Nothing should be output except the lines from the one containing "bpy.data.objects.remove(pattern, do_unlink=True)" through the one containing "zip(*points))), Vector(map(max, zip(*points)))", both ends included, each repeated exactly.
··· Supplied entries ···
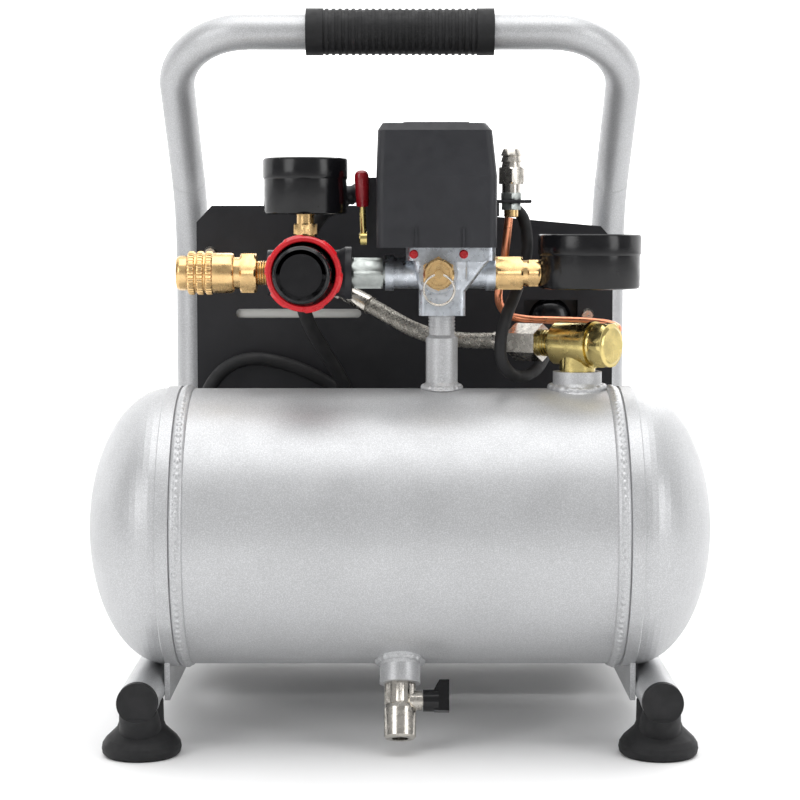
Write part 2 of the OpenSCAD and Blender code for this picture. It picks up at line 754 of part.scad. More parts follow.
// Quick coupler: the body carries the sleeve, which slides back to let a plug go
module coupler_body() color(brass) translate([0, 0, line_z]) difference() {
    union() {
        xcyl(-106.5, -104.6, 7.4, 8.4);
        xcyl(-104.6, -101.5, 8.4);
        xcyl(-101.5, -76, 7.5);
        xhex(-76, -68.5, 18.6);
        xcyl(-68.5, -58, 5.4);
        xthreads(-68, -63, 5.7);
    }
    xcyl(-110, -80, 6);
    xcyl(-85, -55, 3);
}

module coupler_sleeve() color(brass) translate([0, 0, line_z]) difference() {
    union() {
        xcyl(-101, -79.6, 9.6);
        for (x = [-100.6, -96.4, -92.2]) xcyl(x, x + 2.6, 10.4);
        xcyl(-79.6, -79, 9.6, 9);
    }
    xcyl(-102, -78, 7.55);
}

module regulator_knob() color(black_paint) translate([regulator_x, 0, line_z]) {
    ycyl(-18, -9, 5.9);
    difference() {
        union() {
            ycyl(-46.5, -17.4, 13.2);
            ycyl(-48, -46.5, 11.7, 13.2);
        }
        for (a = [0 : 20 : 340]) rotate([0, a, 0]) translate([0, 0, 14]) ycyl(-44, -20, 1.2);
    }
}

module switch_lever() {
    color([0.85, 0.8, 0.4]) bar([-15.8, 0, 240], [-19.4, 0, 240], 3.2);
    translate([-17.4, 0, 240]) rotate([9.5, -1.5, 0]) {
        color([0.85, 0.8, 0.4]) cylinder(h = 20, r = 1.5);
        color([0.55, 0.05, 0.07]) {
            translate([0, 0, 15.5]) cylinder(h = 14.5, r1 = 2.9, r2 = 3.4);
            translate([0, 0, 30]) cylinder(h = 2.6, r1 = 3.4, r2 = 1.8);
        }
    }
}

module safety_stem() color(brass) translate([18, 0, line_z]) difference() {
    union() {
        ycyl(-34.5, -18, 2);
        ycyl(-30.6, -29.8, 4.9);
    }
    translate([0, -32.6, 0]) xcyl(-5, 5, 0.9);
}

ring_r = 7.1;

module safety_ring() color(nickel) translate([18, -32.6, line_z - ring_r]) rotate([90, 0, 0])
    rotate_extrude() translate([ring_r, 0]) circle(0.6, $fn = 24);

module drain_valve_body() color(nickel) {
    drain_axis() difference() {
        union() {
            zcyl(tank_r + 4, drain_out, 5);
            zhex(drain_out, drain_out + 10, 12.6);
            zcyl(drain_out + 10, drain_out + 12, 6.6, 7.5);
            zcyl(drain_out + 12, drain_end - 1, 7.5);
            zcyl(drain_end - 1, drain_end, 7.5, 6.6);
            translate([0, 0, drain_pivot]) xcyl(0, 10.4, 4.6);
            translate([0, 0, drain_pivot]) xcyl(10.4, 12, 3);
        }
        zcyl(drain_end - 10, drain_end + 1, 4);
    }
}

module drain_handle() color(black_paint) drain_axis() translate([0, 0, drain_pivot]) difference() {
    union() {
        xcyl(10.8, 18, 5.2);
        hull() {
            slab([16, -3, -5], [17, 3, 5]);
            slab([18.5, -2.6, -9.5], [23, 2.6, 5.2]);
        }
    }
    xcyl(10, 12.6, 3.1);
}

// ---------- check valve, hose and unloader line ----------

module valve_frame() {
    translate([boss_x, 0, valve_z]) rotate([0, 0, valve_turn]) children();
}

module check_valve_body() color(brass) difference() {
    union() {
        valve_frame() {
            xcyl(-11, 8, 10.4);
            xcyl(8, 10, 11.2);
            xcyl(-20, -11, 6.2);
            xthreads(-19, -12, 6.5);
            rotate([0, 0, 90]) xcyl(0, 15, 3.6);
        }
        translate([boss_x, 0, 0]) {
            zcyl(tank_z + tank_r + 8, valve_z, 8.6);
            zcyl(tank_z + tank_r, tank_z + tank_r + 8, 6.5);
        }
    }
    valve_frame() xcyl(-21, 5, 3.5);
    valve_frame() rotate([0, 0, 90]) xcyl(12, 16, 2.5);
}

module check_valve_cap() color(brass) valve_frame() {
    xcyl(10, 12, 10);
    xhex(12, 19, 20.6);
    xcyl(19, 19.8, 9.6, 9);
}

module hose_fittings() color(nickel) {
    valve_frame() difference() {
        union() {
            xhex(-36, -20.1, 16);
            xcyl(-38.5, -36, 6);
        }
        xcyl(-40, -20, 3.4);
    }
    difference() {
        bar([54.7, 23.7, 189.5], [47.5, 28.7, 189.5], 5);
        bar([52.9, 25.2, 189.5], [46.5, 29.4, 189.5], 4.5);
    }
    difference() {
        union() {
            bar([-32, 76, 217], [-32, 84, 217], 6.3);
            translate([-32, 0, 217]) rotate([0, 0, 90]) xhex(69, 80, 14);
            bar([-32, 69.5, 217], [-25, 50.5, 212.5], 5.2);
        }
        bar([-28.5, 57, 214.4], [-20, 42, 209.8], 4.4);
    }
}

module braided_hose() color([0.55, 0.53, 0.5]) sweep(path(hose_route, 5), 4, 12);

module unloader_tube() color([0.85, 0.42, 0.3]) sweep(path(copper_route, 4), 2, 10);

module motor_lead() color(rubber_black) sweep(path(lead_route, 4), lead_d / 2, 10);

module lead_grommet() color(rubber_black) difference() {
    translate([78, shroud_y, 189]) {
        ycyl(-4, 0, 6, 8);
        ycyl(0, 4, 5.4);
    }
    translate([78, 0, 189]) ycyl(70, 90, lead_d / 2 + 0.15);
}

// Strain relief round the cord where it leaves the switch
module cord_gland() color(rubber_black) difference() {
    union() {
        bar([-15.5, 22, 262], [-24, 22, 262], 5.6, 5.2);
        bar([-22, 22.2, 261.2], [-33, 27, 256.5], 5.1, 4.6);
        bar([-31, 26, 257.4], [-38, 30.1, 251], 4.6, 4.2);
    }
    sweep([for (i = [0 : 5]) cord_route[i] + (i == 0 ? [0.4, 0, 0] : [0, 0, 0])], cord_d / 2 + 0.3, 12);
}

// ---------- power cord ----------

// The spare cord lies behind the rails in a stacked coil
coil_points = [for (i = [0 : 12 * coil_turns]) let (a = 180 - i * 30)
    [coil_at[0] + coil_r * cos(a), coil_at[1] + coil_r * sin(a), 3.7 + i / 12 * 7.4]];

module power_cord() color(rubber_black)
    sweep(concat(cord_route, coil_points, tail_route), cord_d / 2, 8);

module power_plug() color(rubber_black) translate([100, 0, 10]) difference() {
    union() {
        slab([-10, 260, -9.8], [10, 286, 9.8]);
        rotate([0, 0, 90]) xcyl(286, 300, 7, 5);
        for (x = [-6.35, 5.05]) slab([x, 243, -3.2], [x + 1.5, 262, 3.2]);
        translate([0, 0, -6.5]) rotate([0, 0, 90]) xcyl(241, 262, 2.4);
    }
    translate([0, 0, -0.8]) rotate([0, 0, 90]) xcyl(285, 310, cord_d / 2 + 0.15);
}

place() tank_shell();
place() tank_heads();
place() tank_riser();
place() frame_rails();
place() tank_gussets();
place() handle_tube();
place() handle_grip();
place() rubber_feet();
place() base_plate();
place() rubber_mounts();
place() pump_cradle();
place() motor_housing();
place() stator();
place() end_bell();
place() crankcase();
place() cylinder_barrel();
place() valve_plate();
place() cylinder_head();
place() bearings();
place() intake_filter();
place() run_capacitor();
place() pump_shroud();
place() shroud_screws();
place() pump_bolts();
place() motor_lead();
place() lead_grommet();
place() braided_hose();
place() hose_fittings();
place() check_valve_body();
place() check_valve_cap();
place() unloader_tube();
place() switch_manifold();
place() switch_cover();
place() unloader_valve();
place() safety_valve_body();
place() brass_adapter();
place() tank_gauge_case();
place() outlet_gauge_case();
place() gauge_dials();
place() gauge_lenses();
place() regulator_body();
place() regulator_ring();
place() hex_nipple();
place() coupler_body();
place() drain_valve_body();
place() cord_gland();
place() crankshaft();
place() rotor();
place() cooling_fans();
place() piston_rod();
place() regulator_knob();
place() switch_lever();
place() safety_stem();
place() safety_ring();
place() tank_gauge_needle();
place() outlet_gauge_needle();
place() coupler_sleeve();
place() drain_handle();
place() power_cord();
place() power_plug();
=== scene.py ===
"""Finishes and fine pieces for the portable air compressor, built round its CAD frame.

Lengths here are millimetres in the tank's frame (its axis at y 0) and turned into metres by at().
"""
import json
import math

import bmesh
import bpy
from mathutils import Matrix, Vector


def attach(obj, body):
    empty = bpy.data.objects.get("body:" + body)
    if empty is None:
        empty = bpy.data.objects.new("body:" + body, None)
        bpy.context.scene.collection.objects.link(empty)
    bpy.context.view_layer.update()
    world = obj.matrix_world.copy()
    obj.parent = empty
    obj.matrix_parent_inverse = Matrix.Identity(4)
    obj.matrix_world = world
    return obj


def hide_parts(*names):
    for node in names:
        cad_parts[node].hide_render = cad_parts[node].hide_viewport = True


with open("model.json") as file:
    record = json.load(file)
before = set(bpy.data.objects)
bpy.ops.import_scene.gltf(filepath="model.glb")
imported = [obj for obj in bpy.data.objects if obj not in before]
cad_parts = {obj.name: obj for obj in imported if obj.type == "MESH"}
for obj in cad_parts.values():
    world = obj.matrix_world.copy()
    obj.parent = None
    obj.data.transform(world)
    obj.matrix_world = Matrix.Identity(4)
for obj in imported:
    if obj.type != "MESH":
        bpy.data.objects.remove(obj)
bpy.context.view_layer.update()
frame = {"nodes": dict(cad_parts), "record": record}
NODES = frame["nodes"]

MM = 0.001
TANK_Y = -87.5          # the tank's axis in the row frame
TANK_Z = 102
TANK_R = 66.5
LINE_Z = 223.5          # axis of the pipework
REGULATOR_X = -45
TANK_GAUGE_X = 90.5
BOSS_X = 85
VALVE_Z = 189.5
VALVE_TURN = -38
UNLOADER = (53.5, 11)
DRAIN_LEAN = 25
CORD_D = 7
LEAD_D = 6
HOSE_R = 4
BRAID_PITCH = 0.024     # metres along the hose for one turn of a wire
BRAID_STRANDS = 12      # strands wound each way
SEAM_X = 101.5          # the weld bead at each end of the tank
SEAM_R = 66.15
BEAD_PROUD = 0.3        # how far a boss's weld bead stands off the tank
SAFETY_X = 18
PULL_RING_R = 7.1
LEVER_AT = (-17.4, 0, 240)
DIAL_FIRST = 225        # degrees, where a dial's scale starts
DIAL_SWEEP = 270
FLOOR_HALF = 12         # metres
BACKDROP_Y = 1.75       # metres behind the row frame's origin

# The camera stands in front, a little above the pipework, looking slightly down
CAMERA_AWAY = 975
CAMERA_Z = 244
CAMERA_PITCH = 4.77
CAMERA_LENS = 91.7


def at(x, y, z):
    """A point in the row frame, in metres."""
    return Vector((x, y + TANK_Y, z)) * MM


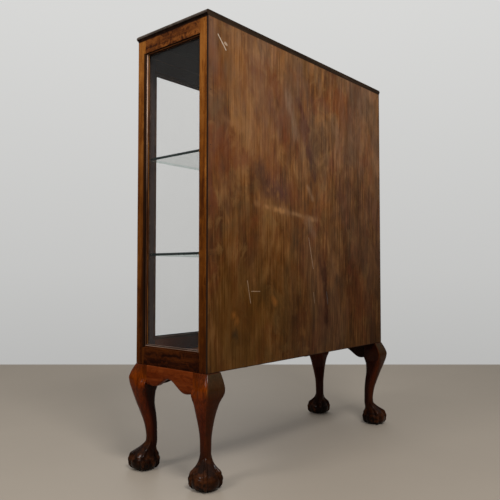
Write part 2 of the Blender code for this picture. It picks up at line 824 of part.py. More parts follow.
def leg_ring(z, outer, inner, half_width, squareness):
    """A rounded square whose corners lie on the diagonal and across it, flat where the aprons meet it."""
    centre, half_length = (outer + inner) / 2, (outer - inner) / 2
    corner = sqrt(2) * 2 ** (-1 / squareness)
    ring = []
    for i in range(LEG_POINTS):
        angle = 2 * pi * i / LEG_POINTS
        c, s = cos(angle), sin(angle)
        reach = (abs(c) ** squareness + abs(s) ** squareness) ** (-1 / squareness)
        x, y = reach * c / corner, reach * s / corner
        along, across = (x + y) / sqrt(2), (y - x) / sqrt(2)
        u, v = centre + half_length * along, half_width * across
        x, y = (u - v) / sqrt(2), (u + v) / sqrt(2)
        ring.append(Vector((max(x, -LEG_BLOCK), max(y, -LEG_BLOCK), z)))
    return ring


def toe(index):
    """One claw: rings along a path that runs down over the ball."""
    angle = pi / 4 + index * pi / 2
    out = Vector((cos(angle), sin(angle), 0))
    across = Vector((-sin(angle), cos(angle), 0))
    foot = FOOT_CENTRE / sqrt(2) * Vector((1, 1, 0))
    points = [foot + reach * out + Vector((0, 0, z)) for reach, z, _ in TOE_PATH]
    rings = []
    for i, (_, _, radius) in enumerate(TOE_PATH):
        before, after = points[max(i - 1, 0)], points[min(i + 1, len(points) - 1)]
        normal = across.cross((after - before).normalized())
        ring = []
        for j in range(TOE_POINTS):
            around = 2 * pi * j / TOE_POINTS
            ring.append(points[i] + radius * (cos(around) * across + sin(around) * normal))
        rings.append(ring)
    return loft(f"toe_{index}", rings)


def ball():
    """The turned ball under the claws, its profile run down the axis."""
    bm = bmesh.new()
    points = [bm.verts.new((radius, 0, z)) for radius, z in BALL_PROFILE]
    for point, after in zip(points, points[1:]):
        bm.edges.new((point, after))
    made = mesh_object("ball", bm, FOOT_CENTRE / sqrt(2) * Vector((1, 1, 0)))
    turned = made.modifiers.new("turned", "SCREW")
    turned.steps = BALL_POINTS
    turned.render_steps = BALL_POINTS
    turned.use_merge_vertices = True
    turned.merge_threshold = SCREW_MERGE
    return made


def build_legs():
    """One leg for the back right corner, turned by quarters for the others."""
    shaft = loft("leg_shaft", [leg_ring(*section) for section in LEG_SECTIONS])
    parts = [shaft, ball(), *(toe(index) for index in range(4))]
    pattern = joined("leg_pattern", parts)
    corners = {
        "back_right": (1, 1, 0.0),
        "back_left": (-1, 1, pi / 2),
        "front_left": (-1, -1, pi),
        "front_right": (1, -1, -pi / 2),
    }
    for name, (x, y, turn) in corners.items():
        leg = bpy.data.objects.new(f"leg_{name}", pattern.data.copy())
        leg.location = (x * HALF_WIDTH, y * HALF_DEPTH, 0)
        leg.rotation_euler = (0, 0, turn)
        cabinet.objects.link(leg)
        wood(leg, MAHOGANY)
    bpy.data.objects.remove(pattern, do_unlink=True)


empty_scene()
cabinet = new_collection("china_cabinet")
cutters = new_collection("cutters")
cutters.hide_render = True

build_carcase()
build_shelves()
left_stile, left_axis = build_door("left", -1)
right_stile, right_axis = build_door("right", 1)
build_lock(right_stile, right_axis)
build_sliding_bolt("top", 1, DOOR_HIGH, left_stile, left_axis)
build_sliding_bolt("bottom", -1, DOOR_LOW, left_stile, left_axis)
build_aprons()
build_legs()
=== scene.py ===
"""The looks of the china cabinet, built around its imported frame. Metres, front towards -Y."""

from math import cos, exp, pi, radians, sin, sqrt

import bmesh
import bpy
from mathutils import Matrix, Vector


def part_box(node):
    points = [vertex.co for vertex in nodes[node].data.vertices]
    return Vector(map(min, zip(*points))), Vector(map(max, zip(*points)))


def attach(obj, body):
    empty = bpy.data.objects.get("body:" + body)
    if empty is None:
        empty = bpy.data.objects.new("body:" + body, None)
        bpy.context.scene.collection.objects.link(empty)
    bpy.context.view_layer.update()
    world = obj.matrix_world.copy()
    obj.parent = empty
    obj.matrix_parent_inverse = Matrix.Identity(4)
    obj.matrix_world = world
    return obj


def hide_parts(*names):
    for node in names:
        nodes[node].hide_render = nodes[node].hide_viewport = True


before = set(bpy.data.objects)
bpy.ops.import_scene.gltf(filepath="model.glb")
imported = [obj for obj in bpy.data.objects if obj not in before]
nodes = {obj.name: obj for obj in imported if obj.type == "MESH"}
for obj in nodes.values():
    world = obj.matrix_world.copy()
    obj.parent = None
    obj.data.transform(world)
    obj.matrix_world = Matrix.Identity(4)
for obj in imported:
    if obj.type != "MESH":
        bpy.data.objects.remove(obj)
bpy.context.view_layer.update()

# -------- places taken from the frame
HALF_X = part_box("post_back_right")[1].x
HALF_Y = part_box("back_panel")[1].y
LEG_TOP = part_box("leg_back_right")[1].z
LEG_BLOCK = 0.0505  # side of the square at the head of a leg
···
◆ Final result ◆
    bpy.data.objects.remove(pattern, do_unlink=True)


empty_scene()
cabinet = new_collection("china_cabinet")
cutters = new_collection("cutters")
cutters.hide_render = True

build_carcase()
build_shelves()
left_stile, left_axis = build_door("left", -1)
right_stile, right_axis = build_door("right", 1)
build_lock(right_stile, right_axis)
build_sliding_bolt("top", 1, DOOR_HIGH, left_stile, left_axis)
build_sliding_bolt("bottom", -1, DOOR_LOW, left_stile, left_axis)
build_aprons()
build_legs()
=== scene.py ===
"""The looks of the china cabinet, built around its imported frame. Metres, front towards -Y."""

from math import cos, exp, pi, radians, sin, sqrt

import bmesh
import bpy
from mathutils import Matrix, Vector


def part_box(node):
    points = [vertex.co for vertex in nodes[node].data.vertices]
    return Vector(map(min, zip(*points))), Vector(map(max, zip(*points)))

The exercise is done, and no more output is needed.